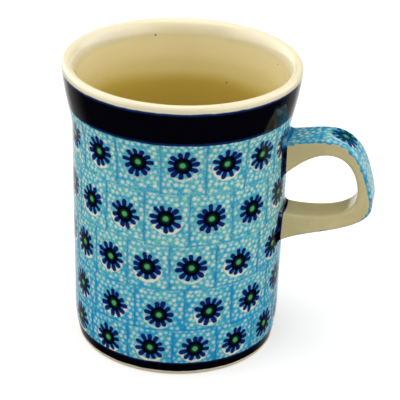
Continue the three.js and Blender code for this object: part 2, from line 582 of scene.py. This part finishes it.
def noise(tree, place, scale, detail=2.0, roughness=0.5):
    """Smooth noise from 0 to 1 at a place in millimetres, with features 1 / scale wide."""
    made = tree.nodes.new("ShaderNodeTexNoise")
    made.inputs["Scale"].default_value = scale
    made.inputs["Detail"].default_value = detail
    made.inputs["Roughness"].default_value = roughness
    tree.links.new(place, made.inputs["Vector"])
    return Field(tree, made.outputs[0])


def cells(tree, place, scale, randomness):
    """Distance to the nearest scattered point, in cell widths, and that cell's random number."""
    made = tree.nodes.new("ShaderNodeTexVoronoi")
    made.inputs["Scale"].default_value = scale
    made.inputs["Randomness"].default_value = randomness
    tree.links.new(place, made.inputs["Vector"])
    split = tree.nodes.new("ShaderNodeSeparateColor")
    tree.links.new(made.outputs["Color"], split.inputs[0])
    return Field(tree, made.outputs["Distance"]), Field(tree, split.outputs[0])


def dots_field(tree, u, v, pitch, scatter):
    """Distance in millimetres to the nearest dot of a scattered triangular lattice, and that
    dot's random number."""
    rise = math.sqrt(3) / 2
    across = (u - v * (0.5 / rise)) / pitch
    up = v / (rise * pitch)
    made = tree.nodes.new("ShaderNodeTexVoronoi")
    made.voronoi_dimensions = "2D"
    made.inputs["Scale"].default_value = 1
    made.inputs["Randomness"].default_value = scatter
    tree.links.new(vector(tree, across, up), made.inputs["Vector"])
    split = tree.nodes.new("ShaderNodeSeparateXYZ")
    tree.links.new(made.outputs["Position"], split.inputs[0])
    dot_across, dot_up = Field(tree, split.outputs[0]), Field(tree, split.outputs[1])
    off_u = (dot_across + dot_up * 0.5) * pitch - u
    off_v = dot_up * (rise * pitch) - v
    own = tree.nodes.new("ShaderNodeSeparateColor")
    tree.links.new(made.outputs["Color"], own.inputs[0])
    return (off_u * off_u + off_v * off_v).root(), Field(tree, own.outputs[0])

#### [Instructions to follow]
Could you quote the material above in full, exactly as it stands?

#### [Expected output]
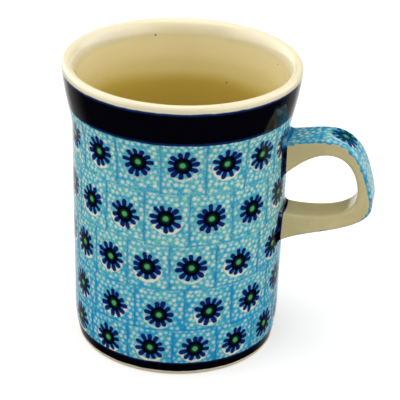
Continue the three.js and Blender code for this object: part 2, from line 582 of scene.py. This part finishes it.
def noise(tree, place, scale, detail=2.0, roughness=0.5):
    """Smooth noise from 0 to 1 at a place in millimetres, with features 1 / scale wide."""
    made = tree.nodes.new("ShaderNodeTexNoise")
    made.inputs["Scale"].default_value = scale
    made.inputs["Detail"].default_value = detail
    made.inputs["Roughness"].default_value = roughness
    tree.links.new(place, made.inputs["Vector"])
    return Field(tree, made.outputs[0])


def cells(tree, place, scale, randomness):
    """Distance to the nearest scattered point, in cell widths, and that cell's random number."""
    made = tree.nodes.new("ShaderNodeTexVoronoi")
    made.inputs["Scale"].default_value = scale
    made.inputs["Randomness"].default_value = randomness
    tree.links.new(place, made.inputs["Vector"])
    split = tree.nodes.new("ShaderNodeSeparateColor")
    tree.links.new(made.outputs["Color"], split.inputs[0])
    return Field(tree, made.outputs["Distance"]), Field(tree, split.outputs[0])


def dots_field(tree, u, v, pitch, scatter):
    """Distance in millimetres to the nearest dot of a scattered triangular lattice, and that
    dot's random number."""
    rise = math.sqrt(3) / 2
    across = (u - v * (0.5 / rise)) / pitch
    up = v / (rise * pitch)
    made = tree.nodes.new("ShaderNodeTexVoronoi")
    made.voronoi_dimensions = "2D"
    made.inputs["Scale"].default_value = 1
    made.inputs["Randomness"].default_value = scatter
    tree.links.new(vector(tree, across, up), made.inputs["Vector"])
    split = tree.nodes.new("ShaderNodeSeparateXYZ")
    tree.links.new(made.outputs["Position"], split.inputs[0])
    dot_across, dot_up = Field(tree, split.outputs[0]), Field(tree, split.outputs[1])
    off_u = (dot_across + dot_up * 0.5) * pitch - u
    off_v = dot_up * (rise * pitch) - v
    own = tree.nodes.new("ShaderNodeSeparateColor")
    tree.links.new(made.outputs["Color"], own.inputs[0])
    return (off_u * off_u + off_v * off_v).root(), Field(tree, own.outputs[0])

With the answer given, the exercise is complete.